# Your instructions
Return exactly the lines that run from the beginning through the line containing "seat_gap = 0.0003", both included, and no others.

────────────────────

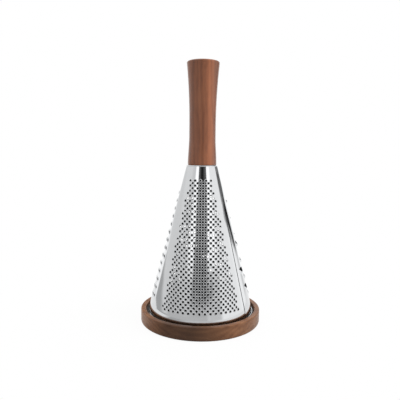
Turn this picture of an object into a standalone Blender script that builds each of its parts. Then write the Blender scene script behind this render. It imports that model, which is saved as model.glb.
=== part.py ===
"""A conical cheese grater that stands in a turned wooden tray.

Blender 4.5 script: metres, +Z up, origin under the centre of the tray, fine teeth towards -Y.
One sheet of steel is drawn flat as a real blank, punched in three grades, raised into teeth and
rolled to a cone whose edges lap at one seam. A turned handle is screwed to the cap on its small end.
"""

import math

import bpy
from mathutils import Vector
from mathutils.geometry import delaunay_2d_cdt

# Clearance between separate pieces that touch on the real object
seat_gap = 0.0003

# Tray: a turned disc with a shallow recess for the cone's foot
tray_radius = 0.0930
tray_height = 0.0208
tray_recess_radius = 0.0851
tray_recess_depth = 0.0048
tray_foot_rounding = 0.0030
tray_rim_rounding = 0.0014
tray_floor_rounding = 0.0010

# Cone of polished sheet
sheet = 0.0008
cone_foot_clearance = 0.0030
cone_top_radius = 0.0244
cone_rise = 0.2255

# Foot of the cone: the side turns upright, then out into a narrow flange
foot_tuck_radius = 0.0500
foot_bend_radius = 0.0006
foot_flange = 0.0013

# Seam: the front edge of the sheet laps over the sunk rear edge
seam_azimuth = math.radians(57.5)
seam_lap = 0.0060
seam_land = 0.0012
seam_ramp = 0.0060
seam_edge_gap = 0.0005
seam_end_margin = 0.0030

# Fine teeth: small pierced points in a diamond lattice
fine_row_pitch = 0.0046
fine_tooth_width = 0.0028
fine_tooth_drop = 0.0026
fine_tooth_lift = 0.0007
fine_zone_top = 0.0200
fine_zone_bottom = 0.0063
fine_zone_top_width = 0.0340
fine_zone_bottom_width = 0.1250

# Medium teeth: raised four-sided craters
medium_row_pitch = 0.0124
medium_tooth_pitch = 0.0124
medium_tooth_width = 0.0048
medium_tooth_drop = 0.0050
medium_tooth_lift = 0.0013
medium_zone_top = 0.0400
medium_zone_bottom = 0.0152
medium_zone_top_width = 0.0580
medium_zone_bottom_width = 0.1360

# Coarse teeth: wide scoops whose raised lips face up
coarse_row_pitch = 0.0135
coarse_tooth_pitch = 0.0365
coarse_tooth_width = 0.0160
coarse_tooth_drop = 0.0100
coarse_tooth_lift = 0.0026
coarse_zone_top = 0.0340
coarse_zone_bottom = 0.0180
coarse_zone_top_width = 0.0364
coarse_zone_bottom_width = 0.1362

# Cap that closes the cone's small end
cap_plate = 0.0012
cap_rim_depth = 0.0070
cap_rim_wall = 0.0012
cap_rounding = 0.0010

# Fastening: one screw from inside the cone into an insert in the handle
screw_radius = 0.0030
screw_length = 0.0200
screw_head_radius = 0.0060
screw_head_height = 0.0036
screw_head_rounding = 0.0016
screw_socket_radius = 0.0021
screw_socket_depth = 0.0020
flat_washer_radius = 0.0090
flat_washer_thickness = 0.0012
lock_washer_radius = 0.0058
lock_washer_thickness = 0.0015
lock_washer_split = 0.0012
lock_washer_slant = math.radians(40.0)
insert_radius = 0.0050
insert_length = 0.0140
insert_groove_width = 0.0016
insert_groove_depth = 0.0006

# Handle: turned wood with a waist
handle_length = 0.1550
handle_foot_radius = 0.0220
handle_waist_radius = 0.0202
handle_head_radius = 0.0250
handle_foot_band = 0.0010
handle_foot_taper = 0.0420
handle_head_flare = 0.0930
handle_foot_rounding = 0.0006
handle_head_rounding = 0.0024
handle_bore_tip = 0.0040

# How finely curves are divided, and when points count as one
cone_facets = 48
cone_rings = 8
tray_facets = 48
handle_facets = 32
cap_facets = 24
fastener_facets = 16
fillet_steps = 2
handle_profile_steps = 12
sharp_angle = math.radians(35.0)
merge_distance = 0.000001

# Tooth outlines as shares of the tooth's width, drop and lift: across, down the slope, out.
# Each hole's outline runs over its top to the left and back by its foot.
fine_hole_shares = ((0.5, -0.35, 0.0), (-0.5, -0.35, 0.0), (0.0, 0.65, 1.0))
medium_hole_shares = ((0.0, -0.5, 0.35), (-0.5, 0.0, 0.8), (0.0, 0.5, 1.0), (0.5, 0.0, 0.8))
coarse_hole_shares = ((0.5, -0.1, 0.0), (0.0, -0.25, 0.0), (-0.5, -0.1, 0.0),
                      (-0.34, 0.42, 0.8), (0.0, 0.66, 1.0), (0.34, 0.42, 0.8))
coarse_foot_shares = ((-0.62, 0.05), (-0.46, 0.72), (0.0, 1.1), (0.46, 0.72), (0.62, 0.05))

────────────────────

# Task solution
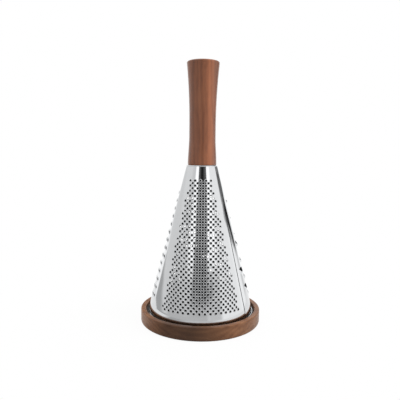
Turn this picture of an object into a standalone Blender script that builds each of its parts. Then write the Blender scene script behind this render. It imports that model, which is saved as model.glb.
=== part.py ===
"""A conical cheese grater that stands in a turned wooden tray.

Blender 4.5 script: metres, +Z up, origin under the centre of the tray, fine teeth towards -Y.
One sheet of steel is drawn flat as a real blank, punched in three grades, raised into teeth and
rolled to a cone whose edges lap at one seam. A turned handle is screwed to the cap on its small end.
"""

import math

import bpy
from mathutils import Vector
from mathutils.geometry import delaunay_2d_cdt

# Clearance between separate pieces that touch on the real object
seat_gap = 0.0003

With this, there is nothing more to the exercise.